* _DATA_:
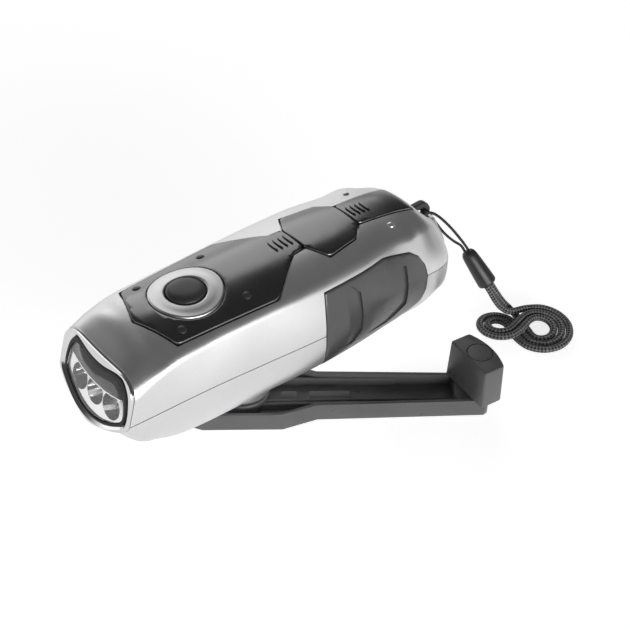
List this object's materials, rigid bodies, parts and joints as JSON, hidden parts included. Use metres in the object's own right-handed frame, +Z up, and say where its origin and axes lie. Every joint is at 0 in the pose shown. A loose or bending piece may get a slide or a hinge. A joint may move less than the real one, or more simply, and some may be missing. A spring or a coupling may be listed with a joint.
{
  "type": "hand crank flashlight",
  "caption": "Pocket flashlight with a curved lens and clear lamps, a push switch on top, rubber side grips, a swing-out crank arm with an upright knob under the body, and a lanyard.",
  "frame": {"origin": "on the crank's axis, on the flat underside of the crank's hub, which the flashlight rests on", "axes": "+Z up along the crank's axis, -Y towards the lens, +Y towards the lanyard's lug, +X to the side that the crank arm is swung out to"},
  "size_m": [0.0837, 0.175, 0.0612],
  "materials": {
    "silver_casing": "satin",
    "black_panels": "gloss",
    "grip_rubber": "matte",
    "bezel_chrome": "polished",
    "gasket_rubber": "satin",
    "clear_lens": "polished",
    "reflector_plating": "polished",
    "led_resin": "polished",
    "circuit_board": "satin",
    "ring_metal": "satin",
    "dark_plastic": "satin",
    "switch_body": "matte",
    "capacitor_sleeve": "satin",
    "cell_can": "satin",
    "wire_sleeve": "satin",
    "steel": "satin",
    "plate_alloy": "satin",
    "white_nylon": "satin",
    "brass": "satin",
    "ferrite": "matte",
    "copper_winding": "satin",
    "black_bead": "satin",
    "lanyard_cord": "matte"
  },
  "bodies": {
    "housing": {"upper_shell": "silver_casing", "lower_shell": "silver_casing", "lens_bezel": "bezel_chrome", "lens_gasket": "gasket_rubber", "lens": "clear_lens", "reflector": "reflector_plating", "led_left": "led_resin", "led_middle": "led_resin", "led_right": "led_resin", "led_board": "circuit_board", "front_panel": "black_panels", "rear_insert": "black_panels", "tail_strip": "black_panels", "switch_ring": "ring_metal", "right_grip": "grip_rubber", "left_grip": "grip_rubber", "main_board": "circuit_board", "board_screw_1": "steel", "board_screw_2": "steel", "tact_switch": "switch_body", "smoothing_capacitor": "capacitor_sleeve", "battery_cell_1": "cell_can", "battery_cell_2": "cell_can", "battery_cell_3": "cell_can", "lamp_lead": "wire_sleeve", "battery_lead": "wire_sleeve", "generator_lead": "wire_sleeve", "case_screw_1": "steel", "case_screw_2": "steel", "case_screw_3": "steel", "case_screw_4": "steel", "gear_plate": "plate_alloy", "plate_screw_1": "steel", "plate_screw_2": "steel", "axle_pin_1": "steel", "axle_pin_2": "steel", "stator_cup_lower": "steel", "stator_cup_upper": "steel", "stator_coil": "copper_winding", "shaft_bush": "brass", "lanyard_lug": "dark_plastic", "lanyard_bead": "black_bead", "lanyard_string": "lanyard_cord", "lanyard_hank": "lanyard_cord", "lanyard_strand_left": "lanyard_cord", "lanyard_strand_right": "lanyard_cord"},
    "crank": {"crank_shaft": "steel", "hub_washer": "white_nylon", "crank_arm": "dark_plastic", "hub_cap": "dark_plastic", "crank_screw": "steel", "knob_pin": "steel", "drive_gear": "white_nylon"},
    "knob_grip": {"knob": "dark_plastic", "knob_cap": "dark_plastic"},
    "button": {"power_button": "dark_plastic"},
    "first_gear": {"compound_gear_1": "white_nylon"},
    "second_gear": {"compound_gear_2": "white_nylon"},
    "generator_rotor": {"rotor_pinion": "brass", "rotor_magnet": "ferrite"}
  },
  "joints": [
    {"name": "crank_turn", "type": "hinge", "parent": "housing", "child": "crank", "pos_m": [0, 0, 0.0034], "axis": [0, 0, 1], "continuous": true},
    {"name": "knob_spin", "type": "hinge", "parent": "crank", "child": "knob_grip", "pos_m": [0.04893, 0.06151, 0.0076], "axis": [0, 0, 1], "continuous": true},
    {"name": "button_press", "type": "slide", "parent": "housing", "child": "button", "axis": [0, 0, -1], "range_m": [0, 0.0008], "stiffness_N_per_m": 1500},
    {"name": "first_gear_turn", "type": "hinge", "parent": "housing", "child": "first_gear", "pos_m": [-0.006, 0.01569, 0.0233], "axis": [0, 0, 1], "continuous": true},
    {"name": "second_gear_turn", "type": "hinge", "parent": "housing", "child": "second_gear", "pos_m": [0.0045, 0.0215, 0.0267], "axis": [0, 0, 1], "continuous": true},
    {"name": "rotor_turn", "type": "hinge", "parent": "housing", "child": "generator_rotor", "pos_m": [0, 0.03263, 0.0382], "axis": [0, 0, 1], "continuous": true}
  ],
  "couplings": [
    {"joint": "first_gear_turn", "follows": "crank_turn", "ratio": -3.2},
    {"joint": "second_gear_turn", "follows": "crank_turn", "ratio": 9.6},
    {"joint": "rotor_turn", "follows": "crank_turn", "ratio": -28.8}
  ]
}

* _WHAT YOU HAVE TO DO_: Take every line from the data above that holds "axes" and copy it out.

* _EXPECTED OUTPUT_:
List this object's materials, rigid bodies, parts and joints as JSON, hidden parts included. Use metres in the object's own right-handed frame, +Z up, and say where its origin and axes lie. Every joint is at 0 in the pose shown. A loose or bending piece may get a slide or a hinge. A joint may move less than the real one, or more simply, and some may be missing. A spring or a coupling may be listed with a joint.
  "frame": {"origin": "on the crank's axis, on the flat underside of the crank's hub, which the flashlight rests on", "axes": "+Z up along the crank's axis, -Y towards the lens, +Y towards the lanyard's lug, +X to the side that the crank arm is swung out to"},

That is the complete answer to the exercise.